* _Work instructions_:
Tally the lines containing the word "empty", and report the tally alone.

* _Supplied material_:

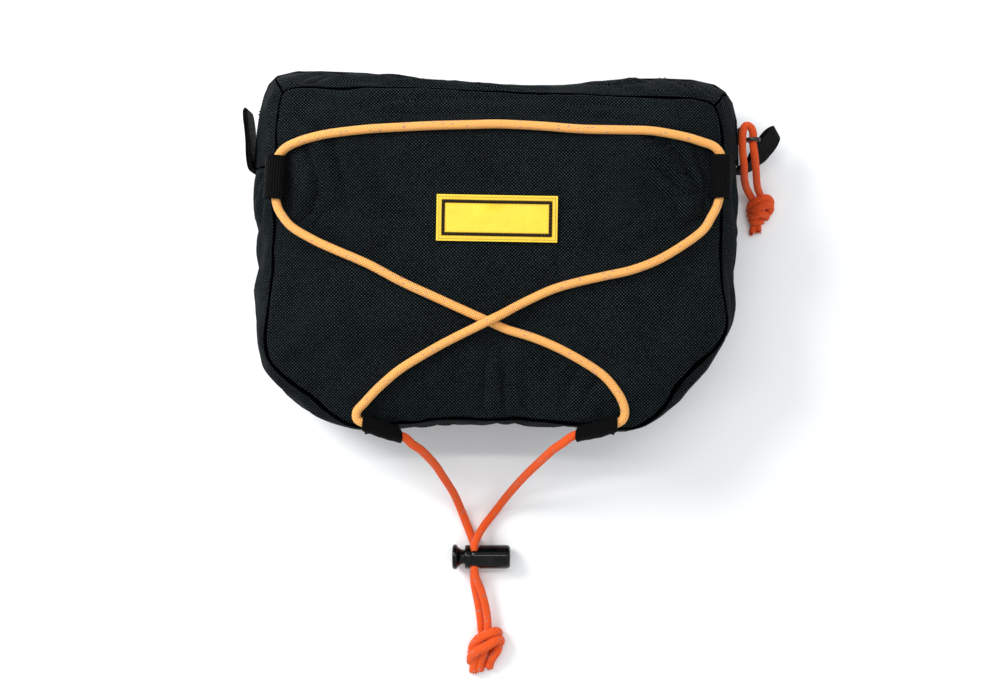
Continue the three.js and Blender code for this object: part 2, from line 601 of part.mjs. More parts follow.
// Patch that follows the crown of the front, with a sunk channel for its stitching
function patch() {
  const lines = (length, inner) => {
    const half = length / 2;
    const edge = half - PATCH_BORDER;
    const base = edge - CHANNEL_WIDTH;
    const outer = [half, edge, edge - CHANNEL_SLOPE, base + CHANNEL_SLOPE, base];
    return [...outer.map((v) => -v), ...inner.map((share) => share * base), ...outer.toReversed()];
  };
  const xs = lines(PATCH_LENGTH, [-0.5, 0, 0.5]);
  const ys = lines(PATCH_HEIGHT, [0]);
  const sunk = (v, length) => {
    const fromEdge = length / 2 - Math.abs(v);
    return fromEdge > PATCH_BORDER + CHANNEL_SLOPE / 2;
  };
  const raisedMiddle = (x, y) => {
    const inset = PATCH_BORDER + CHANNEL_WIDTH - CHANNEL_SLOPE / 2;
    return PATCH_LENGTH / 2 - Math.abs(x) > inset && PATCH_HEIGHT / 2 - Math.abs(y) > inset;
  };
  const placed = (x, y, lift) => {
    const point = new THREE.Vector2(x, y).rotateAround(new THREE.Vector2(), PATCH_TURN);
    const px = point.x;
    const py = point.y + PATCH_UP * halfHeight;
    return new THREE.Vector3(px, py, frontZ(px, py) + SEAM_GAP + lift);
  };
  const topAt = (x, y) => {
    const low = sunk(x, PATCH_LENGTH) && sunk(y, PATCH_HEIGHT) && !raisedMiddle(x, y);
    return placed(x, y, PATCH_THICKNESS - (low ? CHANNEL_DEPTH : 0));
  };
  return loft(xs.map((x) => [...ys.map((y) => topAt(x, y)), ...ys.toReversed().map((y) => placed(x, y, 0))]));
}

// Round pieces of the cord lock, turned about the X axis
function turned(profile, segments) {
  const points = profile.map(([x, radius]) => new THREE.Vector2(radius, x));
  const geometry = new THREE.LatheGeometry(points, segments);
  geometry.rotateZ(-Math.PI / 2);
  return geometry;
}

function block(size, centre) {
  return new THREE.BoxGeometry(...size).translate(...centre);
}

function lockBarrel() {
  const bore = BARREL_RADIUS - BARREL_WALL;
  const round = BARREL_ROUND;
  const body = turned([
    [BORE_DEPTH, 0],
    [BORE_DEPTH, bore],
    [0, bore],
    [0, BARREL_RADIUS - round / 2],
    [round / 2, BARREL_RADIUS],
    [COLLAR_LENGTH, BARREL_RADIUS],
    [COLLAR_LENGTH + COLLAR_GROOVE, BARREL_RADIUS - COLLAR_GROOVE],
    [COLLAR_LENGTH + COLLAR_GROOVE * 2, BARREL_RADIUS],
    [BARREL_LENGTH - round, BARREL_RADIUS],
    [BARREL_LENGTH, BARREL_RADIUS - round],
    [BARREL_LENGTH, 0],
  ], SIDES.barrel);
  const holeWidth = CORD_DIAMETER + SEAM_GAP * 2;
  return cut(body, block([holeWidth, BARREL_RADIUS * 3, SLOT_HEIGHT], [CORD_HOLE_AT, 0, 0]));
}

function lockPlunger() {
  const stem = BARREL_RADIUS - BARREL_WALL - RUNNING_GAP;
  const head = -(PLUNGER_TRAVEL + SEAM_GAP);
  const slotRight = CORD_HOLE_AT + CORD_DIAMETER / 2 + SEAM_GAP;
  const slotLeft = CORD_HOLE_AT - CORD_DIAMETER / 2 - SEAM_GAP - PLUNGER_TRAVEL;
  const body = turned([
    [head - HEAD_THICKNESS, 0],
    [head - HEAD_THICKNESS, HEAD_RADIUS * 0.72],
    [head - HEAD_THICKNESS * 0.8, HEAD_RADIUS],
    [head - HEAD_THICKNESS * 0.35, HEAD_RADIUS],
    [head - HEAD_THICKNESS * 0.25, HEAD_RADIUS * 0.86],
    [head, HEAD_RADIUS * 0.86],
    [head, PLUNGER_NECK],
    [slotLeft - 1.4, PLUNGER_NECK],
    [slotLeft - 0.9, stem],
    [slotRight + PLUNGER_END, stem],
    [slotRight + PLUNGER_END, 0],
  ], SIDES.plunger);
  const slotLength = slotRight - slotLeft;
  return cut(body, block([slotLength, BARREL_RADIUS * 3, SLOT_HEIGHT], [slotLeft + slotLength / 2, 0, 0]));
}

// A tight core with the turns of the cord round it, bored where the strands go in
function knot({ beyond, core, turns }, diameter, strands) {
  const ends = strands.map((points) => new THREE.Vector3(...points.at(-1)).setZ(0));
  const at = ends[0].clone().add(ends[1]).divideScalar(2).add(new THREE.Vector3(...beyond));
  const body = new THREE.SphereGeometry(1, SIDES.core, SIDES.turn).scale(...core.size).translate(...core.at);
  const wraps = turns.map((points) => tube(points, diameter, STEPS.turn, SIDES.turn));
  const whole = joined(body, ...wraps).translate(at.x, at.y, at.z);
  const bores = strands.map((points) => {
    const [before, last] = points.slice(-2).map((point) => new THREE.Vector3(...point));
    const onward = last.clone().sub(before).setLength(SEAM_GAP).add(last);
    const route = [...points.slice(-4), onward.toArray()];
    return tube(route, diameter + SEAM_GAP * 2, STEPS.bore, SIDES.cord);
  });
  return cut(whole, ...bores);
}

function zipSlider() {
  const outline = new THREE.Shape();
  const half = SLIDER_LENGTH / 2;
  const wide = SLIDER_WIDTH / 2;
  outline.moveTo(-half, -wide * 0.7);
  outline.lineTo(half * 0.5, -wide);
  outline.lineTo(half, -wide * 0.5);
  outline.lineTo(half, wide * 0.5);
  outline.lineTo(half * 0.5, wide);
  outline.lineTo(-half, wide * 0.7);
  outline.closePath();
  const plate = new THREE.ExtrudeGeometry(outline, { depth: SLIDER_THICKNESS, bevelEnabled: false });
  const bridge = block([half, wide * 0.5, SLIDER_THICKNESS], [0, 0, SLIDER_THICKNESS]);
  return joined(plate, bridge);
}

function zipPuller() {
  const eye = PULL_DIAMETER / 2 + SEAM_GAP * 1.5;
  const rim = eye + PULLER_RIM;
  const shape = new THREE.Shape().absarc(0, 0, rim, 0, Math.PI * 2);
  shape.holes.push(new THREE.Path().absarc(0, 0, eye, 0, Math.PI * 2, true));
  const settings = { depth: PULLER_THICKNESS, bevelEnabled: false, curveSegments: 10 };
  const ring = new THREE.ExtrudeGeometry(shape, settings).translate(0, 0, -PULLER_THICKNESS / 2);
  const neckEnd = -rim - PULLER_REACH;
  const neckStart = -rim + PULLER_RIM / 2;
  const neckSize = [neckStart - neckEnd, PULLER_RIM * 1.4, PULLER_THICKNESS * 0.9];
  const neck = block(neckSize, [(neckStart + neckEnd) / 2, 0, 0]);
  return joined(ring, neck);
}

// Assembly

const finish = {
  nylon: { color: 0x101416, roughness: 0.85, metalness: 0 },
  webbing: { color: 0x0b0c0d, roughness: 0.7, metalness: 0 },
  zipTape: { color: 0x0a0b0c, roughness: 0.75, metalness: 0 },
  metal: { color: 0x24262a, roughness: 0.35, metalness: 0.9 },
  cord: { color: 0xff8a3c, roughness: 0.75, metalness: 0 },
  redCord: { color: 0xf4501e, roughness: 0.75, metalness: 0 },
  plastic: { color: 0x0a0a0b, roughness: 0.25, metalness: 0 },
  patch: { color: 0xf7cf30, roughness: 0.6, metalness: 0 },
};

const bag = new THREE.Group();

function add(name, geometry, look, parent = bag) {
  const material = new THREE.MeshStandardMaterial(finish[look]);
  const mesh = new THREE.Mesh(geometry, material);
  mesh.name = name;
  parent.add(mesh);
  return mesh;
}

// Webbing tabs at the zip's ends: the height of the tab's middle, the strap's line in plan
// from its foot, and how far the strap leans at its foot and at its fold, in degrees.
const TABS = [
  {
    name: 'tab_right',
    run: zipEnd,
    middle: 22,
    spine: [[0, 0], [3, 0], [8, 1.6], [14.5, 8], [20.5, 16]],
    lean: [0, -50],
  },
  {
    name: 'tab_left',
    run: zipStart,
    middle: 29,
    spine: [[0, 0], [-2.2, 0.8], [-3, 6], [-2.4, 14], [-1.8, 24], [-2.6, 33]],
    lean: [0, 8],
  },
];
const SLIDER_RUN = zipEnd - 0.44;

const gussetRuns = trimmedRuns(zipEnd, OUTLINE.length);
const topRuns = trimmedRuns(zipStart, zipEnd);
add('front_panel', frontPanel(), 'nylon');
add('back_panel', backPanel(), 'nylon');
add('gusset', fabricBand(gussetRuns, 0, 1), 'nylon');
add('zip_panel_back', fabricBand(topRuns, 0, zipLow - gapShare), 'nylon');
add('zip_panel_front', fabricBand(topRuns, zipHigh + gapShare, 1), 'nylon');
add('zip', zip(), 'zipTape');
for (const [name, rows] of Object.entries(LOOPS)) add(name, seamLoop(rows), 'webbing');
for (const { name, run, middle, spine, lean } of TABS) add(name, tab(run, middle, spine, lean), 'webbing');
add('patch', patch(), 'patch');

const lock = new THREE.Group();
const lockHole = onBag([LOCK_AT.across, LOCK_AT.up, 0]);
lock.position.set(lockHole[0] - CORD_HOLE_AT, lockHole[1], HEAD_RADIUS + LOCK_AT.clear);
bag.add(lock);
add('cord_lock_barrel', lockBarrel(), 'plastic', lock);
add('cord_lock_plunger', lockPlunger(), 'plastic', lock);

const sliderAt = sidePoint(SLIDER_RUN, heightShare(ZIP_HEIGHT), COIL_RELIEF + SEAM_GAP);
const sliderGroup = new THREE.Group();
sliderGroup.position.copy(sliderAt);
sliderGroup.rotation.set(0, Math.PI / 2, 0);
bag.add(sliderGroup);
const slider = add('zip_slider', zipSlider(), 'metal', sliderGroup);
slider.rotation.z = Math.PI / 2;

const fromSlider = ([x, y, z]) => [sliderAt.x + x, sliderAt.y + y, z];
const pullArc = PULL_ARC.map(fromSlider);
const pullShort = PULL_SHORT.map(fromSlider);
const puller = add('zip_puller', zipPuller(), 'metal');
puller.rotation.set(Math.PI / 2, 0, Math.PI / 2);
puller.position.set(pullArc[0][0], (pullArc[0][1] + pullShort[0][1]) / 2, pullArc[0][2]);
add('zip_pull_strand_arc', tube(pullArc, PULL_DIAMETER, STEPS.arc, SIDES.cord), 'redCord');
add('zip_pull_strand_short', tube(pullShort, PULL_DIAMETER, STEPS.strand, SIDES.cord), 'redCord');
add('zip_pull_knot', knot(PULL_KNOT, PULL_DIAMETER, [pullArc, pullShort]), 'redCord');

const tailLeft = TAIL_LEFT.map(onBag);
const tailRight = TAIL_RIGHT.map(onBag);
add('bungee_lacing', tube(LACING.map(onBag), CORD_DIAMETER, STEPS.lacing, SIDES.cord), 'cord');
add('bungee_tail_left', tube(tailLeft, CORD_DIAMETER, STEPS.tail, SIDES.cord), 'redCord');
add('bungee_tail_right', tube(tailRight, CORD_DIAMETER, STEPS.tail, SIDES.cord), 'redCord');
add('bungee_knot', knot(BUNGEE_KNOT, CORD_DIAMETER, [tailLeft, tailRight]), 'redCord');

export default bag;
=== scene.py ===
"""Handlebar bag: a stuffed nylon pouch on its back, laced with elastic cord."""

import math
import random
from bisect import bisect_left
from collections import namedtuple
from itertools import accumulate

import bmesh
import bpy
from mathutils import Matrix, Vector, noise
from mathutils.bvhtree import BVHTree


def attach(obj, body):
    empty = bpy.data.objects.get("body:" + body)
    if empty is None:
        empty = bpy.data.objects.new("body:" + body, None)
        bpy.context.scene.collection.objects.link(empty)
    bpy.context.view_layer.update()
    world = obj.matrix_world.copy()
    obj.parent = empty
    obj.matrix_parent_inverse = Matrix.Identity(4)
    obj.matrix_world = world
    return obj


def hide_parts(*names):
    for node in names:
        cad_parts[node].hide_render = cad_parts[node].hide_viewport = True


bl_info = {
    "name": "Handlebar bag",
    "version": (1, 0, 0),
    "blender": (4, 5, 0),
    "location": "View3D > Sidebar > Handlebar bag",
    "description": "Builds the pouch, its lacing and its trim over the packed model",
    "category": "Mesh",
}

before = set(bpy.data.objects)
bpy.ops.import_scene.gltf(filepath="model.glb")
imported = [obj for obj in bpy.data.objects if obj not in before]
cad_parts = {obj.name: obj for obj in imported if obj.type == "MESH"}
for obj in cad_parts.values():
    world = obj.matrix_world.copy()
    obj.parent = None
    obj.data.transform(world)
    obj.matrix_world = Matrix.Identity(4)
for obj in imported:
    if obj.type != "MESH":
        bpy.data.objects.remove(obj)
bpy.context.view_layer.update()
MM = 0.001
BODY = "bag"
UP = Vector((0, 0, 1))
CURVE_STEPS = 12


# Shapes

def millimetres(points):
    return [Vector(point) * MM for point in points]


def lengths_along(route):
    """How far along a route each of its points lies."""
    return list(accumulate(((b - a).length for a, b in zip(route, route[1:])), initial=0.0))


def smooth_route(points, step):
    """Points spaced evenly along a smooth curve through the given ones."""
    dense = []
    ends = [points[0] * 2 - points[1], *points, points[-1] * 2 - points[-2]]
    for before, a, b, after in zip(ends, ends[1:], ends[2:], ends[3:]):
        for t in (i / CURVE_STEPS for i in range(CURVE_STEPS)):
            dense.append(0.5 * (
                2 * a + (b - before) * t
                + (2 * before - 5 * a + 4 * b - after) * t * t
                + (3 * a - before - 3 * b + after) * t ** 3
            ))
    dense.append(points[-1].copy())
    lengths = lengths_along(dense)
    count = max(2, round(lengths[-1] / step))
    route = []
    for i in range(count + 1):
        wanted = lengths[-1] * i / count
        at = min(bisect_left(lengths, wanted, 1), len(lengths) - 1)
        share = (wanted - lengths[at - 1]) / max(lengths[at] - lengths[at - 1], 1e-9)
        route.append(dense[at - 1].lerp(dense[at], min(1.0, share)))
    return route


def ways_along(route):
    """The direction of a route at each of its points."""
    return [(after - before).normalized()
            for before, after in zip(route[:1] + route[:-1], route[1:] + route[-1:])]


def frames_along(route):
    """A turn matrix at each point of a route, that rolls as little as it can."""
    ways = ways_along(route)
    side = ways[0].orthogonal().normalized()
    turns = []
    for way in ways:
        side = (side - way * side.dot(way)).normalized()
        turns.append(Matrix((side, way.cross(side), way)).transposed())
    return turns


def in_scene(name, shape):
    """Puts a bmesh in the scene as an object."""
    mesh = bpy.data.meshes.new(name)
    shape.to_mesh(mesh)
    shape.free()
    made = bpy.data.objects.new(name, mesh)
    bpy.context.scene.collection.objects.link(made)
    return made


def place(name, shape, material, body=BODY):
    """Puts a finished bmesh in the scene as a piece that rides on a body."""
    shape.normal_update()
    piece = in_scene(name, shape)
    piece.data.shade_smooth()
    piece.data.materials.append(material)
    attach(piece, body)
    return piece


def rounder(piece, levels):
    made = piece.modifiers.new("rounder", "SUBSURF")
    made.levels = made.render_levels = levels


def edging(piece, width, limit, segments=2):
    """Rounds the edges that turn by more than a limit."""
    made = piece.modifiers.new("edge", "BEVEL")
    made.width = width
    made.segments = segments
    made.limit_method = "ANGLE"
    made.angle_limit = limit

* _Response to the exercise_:
5